Re: [petsc-users] Memory optimization

2019-11-25 Thread Perceval Desforges
Hi, 

So I'm loading two matrices from files, both 100 by 1000. I ran
the program with -mat_view::ascii_info and I got: 

Mat Object: 1 MPI processes
  type: seqaij
  rows=100, cols=100
  total: nonzeros=700, allocated nonzeros=700
  total number of mallocs used during MatSetValues calls =0
not using I-node routines 

20 times, and then 

Mat Object: 1 MPI processes
  type: seqaij
  rows=100, cols=100
  total: nonzeros=100, allocated nonzeros=100
  total number of mallocs used during MatSetValues calls =0
not using I-node routines 

20 times as well, and then 

Mat Object: 1 MPI processes
  type: seqaij
  rows=100, cols=100
  total: nonzeros=700, allocated nonzeros=700
  total number of mallocs used during MatSetValues calls =0
not using I-node routines 

20 times as well before crashing. 

I realized it might be because I am setting up 20 krylov schur
partitions which may be too much. I tried running the code again with
only 2 partitions and now the code runs but I have speed issues. 

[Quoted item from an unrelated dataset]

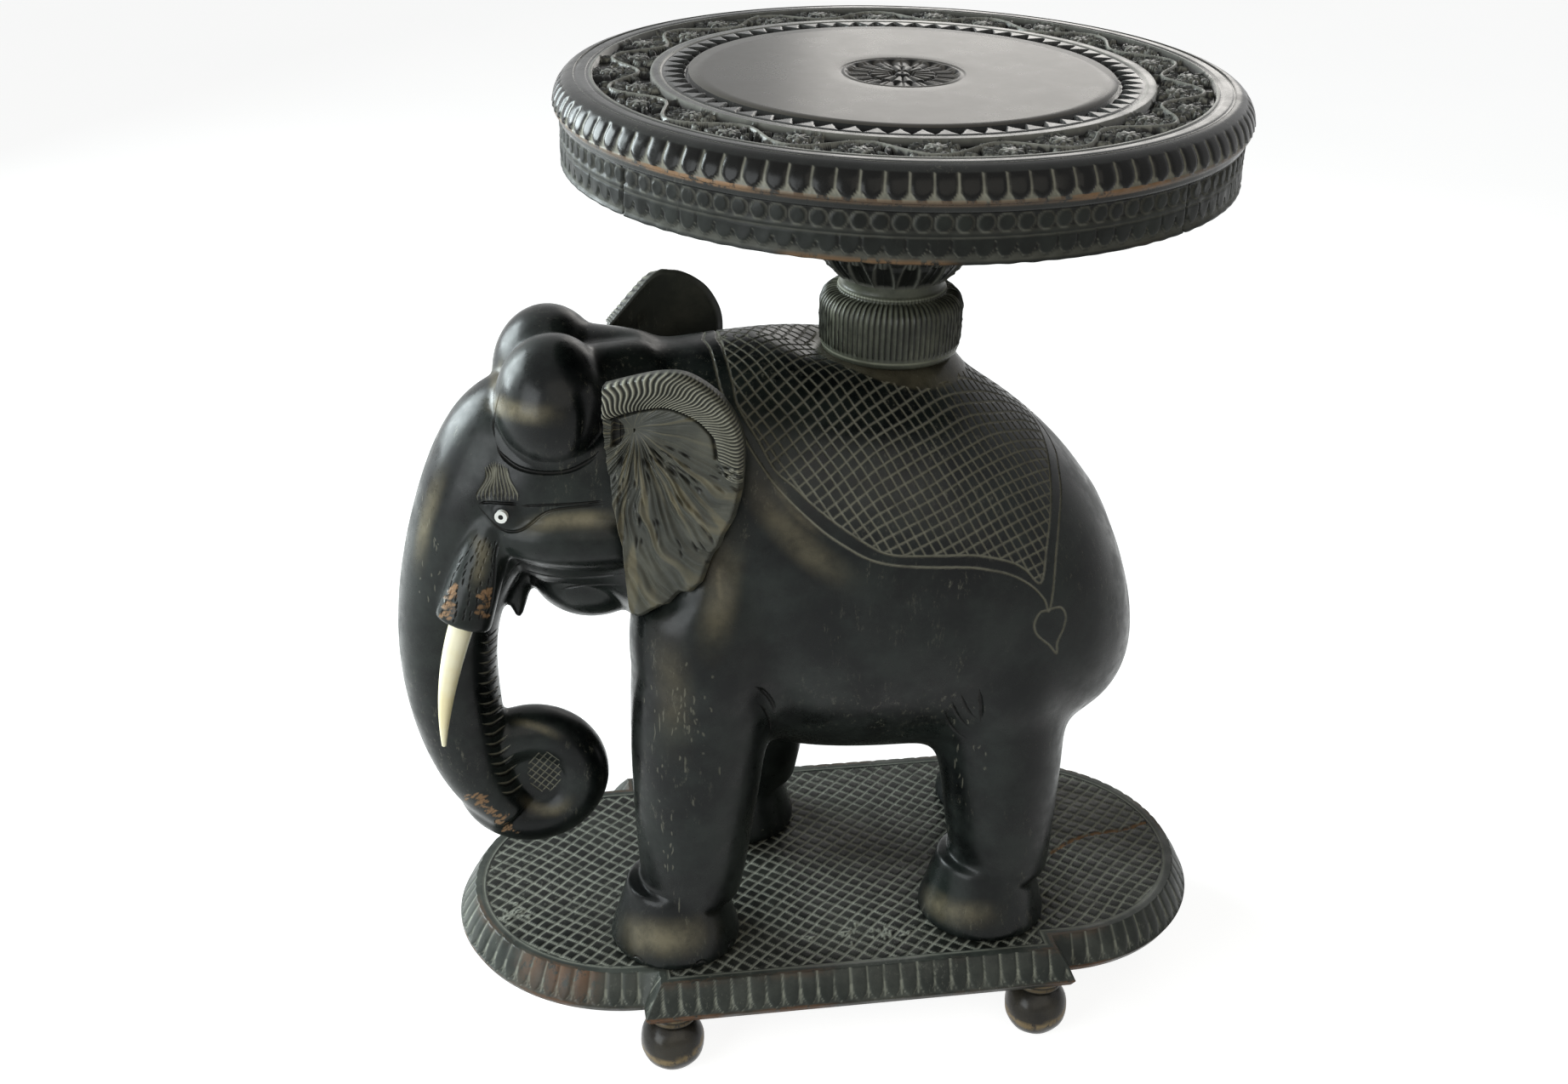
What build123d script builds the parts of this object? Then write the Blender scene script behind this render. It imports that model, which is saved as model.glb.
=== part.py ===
from build123d import *
import math
import os

# Carved elephant stool. Millimetres, +Z up, the elephant faces -X, the floor is Z = 0.
# The elephant's own left side is the -Y side.

# ---- stand: bun feet and base board ----
foot_height = 38.5
foot_bun_radius = 17.5
foot_bun_rise = 15.5
foot_neck_rise = 29.0
foot_bead_rise = 32.0
foot_collar_edge = 3.0
foot_pad_radius = 8.0
foot_neck_radius = 11.0
foot_collar_radius = 14.0
foot_peg_radius = 6.0
foot_peg_length = 12.0
foot_spacing_x = 206.0
foot_spacing_y = 182.0
base_thickness = 20.0
base_end_radius = 96.0
base_end_spacing = 238.0
break_front_length = 238.0
break_front_depth = 12.0
base_edge_band = 4.0
base_edge_inset = 9.0
base_undercut = 2.0

# ---- top: board, apron, leaf cup, pedestal ----
top_radius = 168.5
top_thickness = 19.0
top_moulding_drop = 14.0
top_moulding_width = 11.0
top_underlip = 2.0
outer_ring_width = 8.5
border_width = 28.0
border_depth = 2.5
inner_ring_width = 5.0
dogtooth_width = 13.0
rosette_radius = 28.0
rosette_depth = 4.0
apron_setback = 3.5
apron_wall = 20.0
apron_height = 22.5
apron_joint_angles = (-150.0, -53.0, 33.0, 125.0)
cup_height = 81.0
cup_foot_radius = 28.0
cup_rim_radius = 50.0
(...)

I have one version of the code where my first matrix has 5 non-zero
diagonals (so 500 non-zero entries), and the set up time is quite
fast (8 seconds)  and solving is also quite fast. The second version is
the same but I have two extra non-zero diagonals (700 non-zero
entries)  and the set up time is a lot slower (2900 seconds ~ 50
minutes) and solving is also a lot slower. Is it normal that adding two
extra diagonals increases solve and set up time so much? 

Thanks again, 

Best regards, 

Perceval, 

> Then I guess it is the factorization that is failing. How many nonzero 
> entries do you have? Run with
> -mat_view ::ascii_info
> 
> Jose
> 
> El 22 nov 2019, a las 19:56, Perceval Desforges 
>  escribió:
> 
> Hi,
> 
> Thanks for your answer. I tried looking at the inertias before solving, but 
> the problem is that the program crashes when I call EPSSetUp with this error:
> 
> slurmstepd: error: Step 2140.0 exceeded virtual memory limit (313526508 > 
> 107317760), being killed
> 
> I get this error even when there are no eigenvalues in the interval.
> 
> I've started using BVMAT instead of BVVECS by the way.
> 
> Thanks,
> 
> Perceval,
> 
> Don't use -mat_mumps_icntl_14 to reduce the memory used by MUMPS.
> 
> Most likely the problem is that the interval you gave is too large and 
> contains too many eigenvalues (SLEPc needs to allocate at least one vector 
> per each eigenvalue). You can count the eigenvalues in the interval with the 
> inertias, which are available at EPSSetUp (no need to call EPSSolve). See 
> this example:
> http://slepc.upv.es/documentation/current/src/eps/examples/tutorials/ex25.c.html
> You can comment out the call to EPSSolve() and run with the option 
> -show_inertias
> For example, the output
> Shift 0.1  Inertia 3 
> Shift 0.35  Inertia 11 
> means that the interval [0.1,0.35] contains 8 eigenvalues (=11-3).
> 
> By the way, I would suggest using BVMAT instead of BVVECS (the latter is 
> slower).
> 
> Jose
> 
> El 21 nov 2019, a las 18:13, Perceval Desforges via petsc-users 
>  escribió:
> 
> Hello all,
> 
> I am trying to obtain all the eigenvalues in a certain interval for a fairly 
> large matrix (100 * 100). I therefore use the spectrum slicing method 
> detailed in section 3.4.5 of the manual. The calculations are run on a 
> processor with 20 cores and 96 Go of RAM.
> 
> The options I use are :
> 
> -bv_type vecs  -eps_krylovschur_detect_zeros 1 -mat_mumps_icntl_13 1 
> -mat_mumps_icntl_24 1 -mat_mumps_cntl_3 1e-12
> 
> However the program quickly crashes with this error:
> 
> slurmstepd: error: Step 2115.0 exceeded virtual memory limit (312121084 > 
> 107317760), being killed
> 
> I've tried reducing the amount of memory used by slepc with the 
> -mat_mumps_icntl_14 option by setting it at -70 for example but then I get 
> this error:
> 
> [1]PETSC ERROR: Error in external library
> [1]PETSC ERROR: Error reported by MUMPS in numerical factorization phase: 
> INFOG(1)=-9, INFO(2)=82733614
> 
> which is an error due to setting the mumps icntl option so low from what I've 
> gathered.
> 
> Is there any other way I can reduce memory usage?
> 
> Thanks,
> 
> Regards,
> 
> Perceval,
> 
> P.S. I sent the same email a few minutes ago but I think I made a mistake in 
> the address, I'm sorry if I've sent it twice.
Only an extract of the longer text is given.